As the United States experiences a major political shift, it is important to consider the probable changes to tax law that the new party in power will likely implement. The extreme likelihood of these changes to the current tax law and exemption limits creates a window of opportunity for clients’ to take advantage of.
The repeal of the TCJA and the reappearance of proposals made or considered during the previous Obama/Biden administration would significantly change the current wealth tax transfer landscape. Although the structure and effective dates of any such changes are unknown, they have the potential to substantially constrain currently available wealth transfer strategies. Here are potential changes that we believe deserve attention.
1. Decrease the current tax exemption i.e Gift, estate and generation-skipping transfer [GST]). The repeal of the TCJA would reduce the per-person unified tax transfer exemption as indexed for inflation from its current level of $11.7 million to $5 million (or approximately $5.5 million if some version of inflation-adjusted indexing were applied). Some believe that the legislation could reduce the exemption even further, possibly to the $3.5 million level previously proposed by the Obama/Biden administration. This potential change should motivate clients with larger estates to consider using their full exemption(s) as soon as possible. Clients who had fully used their exemptions as of the end of last year can still make use of the additional $120,000 that inflation adjustments added as of Jan. 1, 2021. Certain strategies may permit transfers made early in 2021 to be modified later if it’s determined that they occurred after the effective date of a decrease in the exemption.
2. Increase the current unified transfer tax rate. The current rate of 40% wouldn’t be impacted merely by repeal of the TCJA. President Biden hasn’t publicly advocated for a rate increase, but the prospect of one reinforces the importance of using currently available transfer tax exemptions and potentially even making taxable gifts to fully use a GST tax exemption that exceeds an available gift tax exemption.

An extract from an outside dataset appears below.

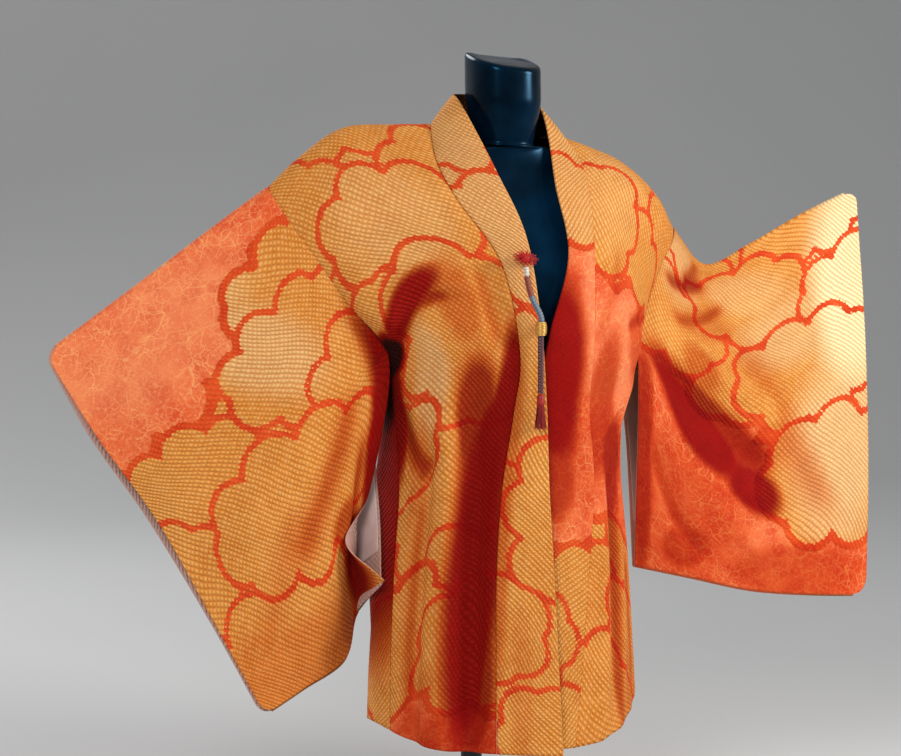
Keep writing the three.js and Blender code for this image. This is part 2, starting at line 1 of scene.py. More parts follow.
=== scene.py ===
# A hip-length kimono jacket in dotted tie-dye silk, worn by a limbless dress form on a short stand.
# Right and left are the wearer's. Table places are millimetres: x, y and the drop below the shoulder.
import math
import bpy
import bmesh
import numpy as np
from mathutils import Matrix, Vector


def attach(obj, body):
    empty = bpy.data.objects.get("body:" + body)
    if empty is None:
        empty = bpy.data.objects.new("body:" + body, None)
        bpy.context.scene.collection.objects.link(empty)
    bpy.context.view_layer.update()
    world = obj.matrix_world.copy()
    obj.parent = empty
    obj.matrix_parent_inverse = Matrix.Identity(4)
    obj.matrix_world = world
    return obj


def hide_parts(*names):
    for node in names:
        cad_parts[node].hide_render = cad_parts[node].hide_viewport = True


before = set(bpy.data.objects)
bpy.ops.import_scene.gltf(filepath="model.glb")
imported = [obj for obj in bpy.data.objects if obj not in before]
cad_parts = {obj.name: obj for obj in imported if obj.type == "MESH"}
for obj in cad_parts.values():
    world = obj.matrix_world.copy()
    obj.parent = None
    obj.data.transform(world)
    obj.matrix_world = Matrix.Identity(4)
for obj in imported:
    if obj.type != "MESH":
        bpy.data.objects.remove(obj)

bpy.context.view_layer.update()

SHOULDER = 0.9
POLE = (-0.020, 0.050)
SEAM = 0.0004
MEET = 0.0002
SIDE = {"right": -1, "left": 1}

RING = [
    # drop, half width, front, back, side front, side back
    (330, 152, 116, 104, -24, 18),
    (420, 147, 116, 103, -28, 24),
    (520, 156, 117, 106, -32, 30),
    (630, 163, 118, 110, -35, 36),
    (735, 166, 119, 112, -38, 40),
]
ROUND = 2.3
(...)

3. Eliminate the step-up in tax basis at death. Under current law, appreciated assets included in an estate receive an income tax basis step-up to their date-of-death value or their value six months later. President Biden has made an alternative proposal. It’s unclear whether this change would be limited to carryover basis for inheritors or involve a more drastic change that would impose an income tax on appreciation at death. A carryover basis approach was actually enacted in 1976, but implementation of it proved to be so difficult it was repealed before it took effect. Although this change seems unlikely in the near term, its possibility can’t be totally ignored.
4. Bring back proposed restrictions on valuation discounts. The Obama/Biden administration issued proposed regulations in 2016 that would meaningfully restrict the use of fair market value discounts when assets transferred are subject to lack-of-control, marketability or other restrictions. These proposed regulations were withdrawn in 2017, but it seems likely some version of them will return under the new administration. This prospect provides additional incentive to consider as soon as possible any wealth transfer strategies to which a valuation discount may apply.
5. Impose restrictions on the use of grantor retained annuity trusts (GRATs) and GST trusts. The potential for these changes makes it important for anyone considering a GRAT strategy or putting GST in place to do so as soon as possible.
6. Change grantor trust status. If ordinary income tax rates and rates on LTCGs for high-income taxpayers are increased, families with grantor trusts should consider whether the benefit of terminating grantor trust status—if those trusts will qualify for lower tax rates—exceeds the benefit of having the income tax payments decrease the grantor’s taxable estate.
7. Modify trusts producing meaningful amounts of taxable income. If income tax rates on ordinary income or LTCGs are increased for high-income taxpayers, trustees or other fiduciaries with the authority to do so should consider dividing individual trusts into multiple smaller trusts if they’ll qualify for lower income tax rates.
Despite the uncertainty, clients’ should begin considering now how these possible changes might affect them and whether they want to implement certain strategies sooner rather than later.